A phone should be a tool, that’s what made it such an innovation when smartphones with touchscreens came into our lives. How could I reset the way I use my phone and gear it more towards a tool? Here’s how I approached it:

  1. Only have necessary apps on the main home screen of my phone that I use daily.
  2. Turn of all notifications except phone calls, texts, and Slack messages (only during work hours).
  3. Delete social media apps that have a desktop alternative so I only use them on a computer (Twitter, Facebook, Pinterest, etc.).
  4. Hide apps in folders that didn’t have alternatives but I still needed at times (Instagram [mainly to post], Uber Eats, Strava, etc.). This provides friction in comparison of just one tap on the home screen
  5. Make my phone feel plain (black backgrounds, only a few apps in plain sight, no red notification icons).

After all this, this is what my home screen ends up looking like. I use each of these apps every single day and none of them have immediate distractions to them. Even a black background (I made a thin color gradient around it to make it a little nicer) to have what I need from and center and no questions as to what I need and where it is.
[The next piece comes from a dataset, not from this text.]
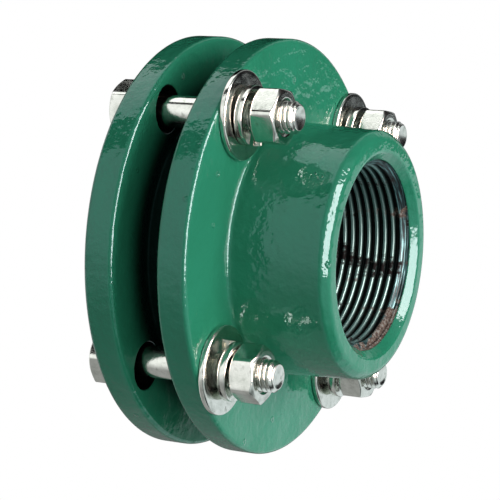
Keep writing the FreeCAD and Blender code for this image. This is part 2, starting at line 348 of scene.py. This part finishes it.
flat = add_node(tree, "ShaderNodeVectorMath", {0: place, 1: (1, 1, 0)}, operation="MULTIPLY")
reach = add_node(tree, "ShaderNodeVectorMath", {0: flat.outputs["Vector"]}, operation="LENGTH")
inward = add_node(tree, "ShaderNodeMapRange", {
    "Value": reach.outputs["Value"], "From Min": 47 * MM, "From Max": 39 * MM},
    interpolation_type="SMOOTHSTEP")
level = add_node(tree, "ShaderNodeSeparateXYZ", {"Vector": place})
off_joint = add_node(tree, "ShaderNodeMath", {
    0: level.outputs["Z"], 1: JOINT_MIDDLE * MM}, operation="SUBTRACT")
off_joint = add_node(tree, "ShaderNodeMath", {0: off_joint.outputs["Value"]}, operation="ABSOLUTE")
in_gap = add_node(tree, "ShaderNodeMath", {
    0: off_joint.outputs["Value"], 1: (HALF_GAP + 0.8) * MM}, operation="LESS_THAN")
# Painted shade: towards the middle of the gap the enamel's colour is darkened nearly to black.
gap_painted_shade = add_node(tree, "ShaderNodeMath", {
    0: inward.outputs["Result"], 1: in_gap.outputs["Value"]}, operation="MULTIPLY")
shade = add_node(tree, "ShaderNodeMix", {
    "Factor": gap_painted_shade.outputs["Value"], "A": shade.outputs["Color"], "B": linear("#0a1f1a")},
    data_type="RGBA")
dry = add_node(tree, "ShaderNodeMath", {
    0: off_joint.outputs["Value"], 1: (HALF_GAP + 0.05) * MM}, operation="LESS_THAN")
dull = add_node(tree, "ShaderNodeMapRange", {
    "Value": dry.outputs["Value"], "To Min": 0.05, "To Max": 0.2})
gloss = add_node(tree, "ShaderNodeMapRange", {
    "Value": dry.outputs["Value"], "To Min": 0.5, "To Max": 0.1})

waves = add_node(tree, "ShaderNodeTexNoise", {
    "Vector": place, "Scale": spaced(9.091), "Detail": 4, "Roughness": 0.44})
skin = add_node(tree, "ShaderNodeBump", {
    "Height": waves.outputs["Fac"], "Strength": 1.0, "Distance": 0.6 * MM})
peel = add_node(tree, "ShaderNodeTexNoise", {
    "Vector": place, "Scale": spaced(1.923), "Detail": 2, "Roughness": 0.5})
skin = add_node(tree, "ShaderNodeBump", {
    "Height": peel.outputs["Fac"], "Normal": skin.outputs["Normal"], "Strength": 1.0,
    "Distance": 0.16 * MM})
bubbles = add_node(tree, "ShaderNodeTexVoronoi", {"Vector": place, "Scale": spaced(3.704)})
chosen = add_node(tree, "ShaderNodeSeparateColor", {"Color": bubbles.outputs["Color"]})
few = add_node(tree, "ShaderNodeMath", {
    0: chosen.outputs["Red"], 1: 0.94}, operation="GREATER_THAN")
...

This setup is more of a tool for me in which I am able to easier accomplish things in both work and personal life as well as passive tracking and even photography. I keep random apps you need to have and apps I mentioned above in another folder on the second screen to keep them from being in plain sight. I also keep miscellaneous apps like banking apps, Lyft, calendar, and email tucked away since I do need them but not front and center like these that I use every day.

I recommend doing the same with your phone if you relate to the feelings I had towards my phone. While social media, games, etc. have nothing inherently wrong with them, I think there is a time and place for these and probably not the best to have them sitting at arms reach 24/7.